In fact, i think that today we have the right technologies to solve many of the world's problems, just the wrong politics and societal order(globally). Just look at education,healthcare,global hunger, the subprime crisis. The biggest barriers there are political, legal and societal.

And yes, "Humans are a bottomless pit of wants". But that didn't helped the loyal employee - the horse. After the industrial revolution they were left unemployed and sadly went to the glue factory.

You mean it's going to have a positive effect on the economy?

You no longer have 100,000 people digging and refilling proverbial holes, so they're now free to contribute in other ways.

Of course that's going to cause some short term friction, but a refusal to see past that friction would still have >90% of us working a family farm for a living.

Each time menial jobs are removed via automation, in theory all of those now jobless people are freed to work better jobs. In reality, better jobs need more training and technical skills.

It may be due to education or just human nature, but most are unwilling or unable to adapt and learn.

If we are not careful we will end up with a techno-illiterate underclass that are unable to find any work due to not having skills beyond what was required in the jobs that are now replaced by automation.

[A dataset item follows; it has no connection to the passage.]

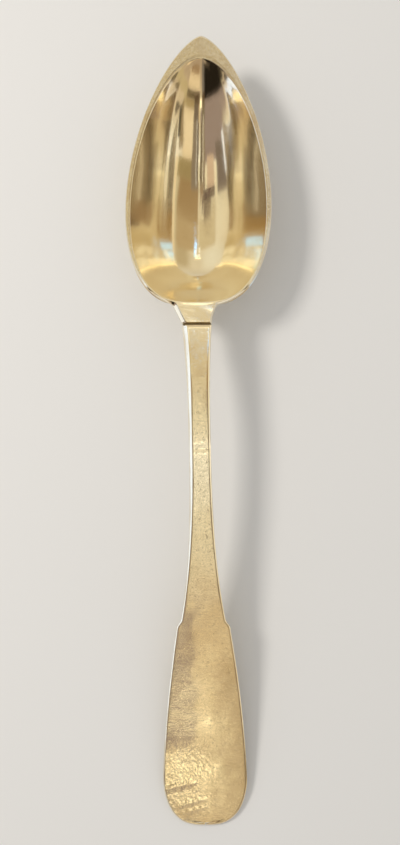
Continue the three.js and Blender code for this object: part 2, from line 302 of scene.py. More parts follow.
PANELS = [
    ((0.90, 0.84, 0.66), (-0.34, 0.40), (0.20, 0.22), 0, 0.14),
    ((0.58, 0.47, 0.28), (0.40, 0.24), (0.16, 0.30), 0, 0.12),
    ((0.36, 0.28, 0.24), (-0.42, -0.24), (0.30, 0.20), 0, 0.02),
    ((0.24, 0.19, 0.15), (-0.56, -0.02), (0.10, 0.13), 0, 0.012),
    ((0.72, 0.54, 0.38), (-0.30, 0.01), (0.09, 0.09), 0, 0.014),
    ((0.17, 0.12, 0.09), (-0.24, 0.085), (0.16, 0.022), 0, 0.006),
    ((0.17, 0.12, 0.09), (-0.22, 0.115), (0.085, 0.012), 0, 0.006),
    ((0.40, 0.27, 0.13), (0.25, 0.075), (0.24, 0.055), 0, 0.010),
    ((0.56, 0.42, 0.23), (0.25, 0.165), (0.24, 0.045), 0, 0.030),
    ((0.70, 0.58, 0.36), (-0.22, 0.165), (0.20, 0.045), 0, 0.020),
    ((0.40, 0.31, 0.15), (0.34, -0.03), (0.21, 0.055), 0, 0.008),
    ((0.92, 0.76, 0.48), (0.61, 0.12), (0.05, 0.20), -6, 0.012),
    ((0.94, 0.77, 0.50), (0.35, -0.22), (0.14, 0.14), 0, 0.010),
    ((0.36, 0.27, 0.15), (0.54, -0.26), (0.05, 0.14), 6, 0.012),
    ((0.10, 0.08, 0.05), (0.62, -0.27), (0.05, 0.10), 12, 0.012),
    ((0.45, 0.34, 0.16), (0.28, -0.395), (0.26, 0.025), 0, 0.010),
    ((0.14, 0.10, 0.05), (0.30, -0.455), (0.26, 0.030), 0, 0.012),
    ((0.88, 0.70, 0.44), (0.22, -0.56), (0.20, 0.070), 0, 0.010),
    ((0.35, 0.22, 0.11), (0.20, -0.63), (0.16, 0.025), 0, 0.010),
    ((0.62, 0.50, 0.28), (0.60, -0.50), (0.16, 0.060), -20, 0.020),
    ((0.02, 0.015, 0.01), (-0.425, -0.545), (0.28, 0.12), 0, 0.012),
    ((0.78, 0.64, 0.44), (-0.75, -0.50), (0.035, 0.16), 18, 0.010),
    ((0.22, 0.19, 0.16), (-0.11, -0.55), (0.045, 0.13), 0, 0.008),
    ((0.32, 0.25, 0.16), (-0.092, -0.12), (0.070, 0.18), 0, 0.006),
    ((0.24, 0.19, 0.12), (-0.110, -0.35), (0.050, 0.05), 0, 0.004),
    ((0.14, 0.09, 0.05), (-0.110, -0.44), (0.050, 0.04), 0, 0.008),
    ((0.07, 0.05, 0.03), (-0.054, -0.14), (0.010, 0.17), -2, 0.004),
    ((1.00, 0.92, 0.76), (-0.105, -0.14), (0.008, 0.20), -3, 0.004),
    ((0.30, 0.24, 0.17), (0.117, -0.12), (0.095, 0.18), 0, 0.006),
    ((0.22, 0.17, 0.12), (0.130, -0.35), (0.085, 0.05), 0, 0.004),
    ((0.14, 0.09, 0.05), (0.110, -0.44), (0.100, 0.04), 0, 0.008),
    ((0.07, 0.05, 0.03), (0.056, -0.16), (0.012, 0.18), 2, 0.004),
    ((0.90, 0.86, 0.76), (0.085, -0.14), (0.008, 0.18), 3, 0.004),
    ((0.40, 0.29, 0.18), (-0.07, 0.065), (0.05, 0.03), 12, 0.008),
    ((0.85, 1.40, 2.30), (0.062, 0.213), (0.032, 0.063), -6, 0.006),
    ((0.80, 0.70, 0.46), (0.062, 0.196), (0.040, 0.007), -14, 0.003),
    ((1.60, 1.60, 1.50), (0.046, 0.235), (0.008, 0.040), -6, 0.003),
    ((1.20, 1.15, 0.95), (-0.040, 0.210), (0.020, 0.024), 0, 0.004),
    ((0.90, 1.20, 1.30), (0.080, 0.270), (0.020, 0.030), 0, 0.004),
    ((1.50, 1.40, 1.10), (0.020, 0.285), (0.030, 0.022), 0, 0.004),
    ((1.20, 1.15, 0.95), (-0.040, 0.275), (0.024, 0.025), 0, 0.004),
    ((2.20, 1.90, 1.20), (-0.010, 0.318), (0.080, 0.008), 0, 0.003),
    ((1.10, 1.15, 1.25), (-0.700, -0.070), (0.075, 0.110), 0, 0.012),
    ((0.90, 0.73, 0.46), (0.000, -0.345), (0.018, 0.040), 0, 0.006),
    ((0.38, 0.30, 0.25), (-0.035, -0.338), (0.025, 0.043), 0, 0.002),
    ((0.60, 0.46, 0.28), (0.040, -0.350), (0.020, 0.045), 0, 0.012),
    ((1.90, 1.68, 1.12), (-0.022, -0.404), (0.034, 0.027), 0, 0.003),
    ((1.15, 1.30, 1.60), (-1.0, -0.08), (0.20, 0.60), 0, 0.04),
    ((1.10, 1.00, 0.85), (0.930, -0.380), (0.070, 0.050), 0, 0.020),
    ((0.07, 0.05, 0.035), (-0.83, -0.50), (0.09, 0.06), 0, 0.012),
    ((0.15, 0.11, 0.055), (0.83, -0.50), (0.09, 0.06), 0, 0.015),
]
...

Besides, we live in a global society. Americans enjoy a lot of products made in China, ignoring the jobs created elsewhere is a non-starter.
Indeed, without Google and Sillicon Valley's contributions to job growth, we would live in a nightmare world where unemployment has soared past 8 percent.
It's a classic accounting problem. Google's accounted impact on jobs is +14,000. Their externalized impact is unknown to us due to lack of a method to calculate it, but it's probably pretty large.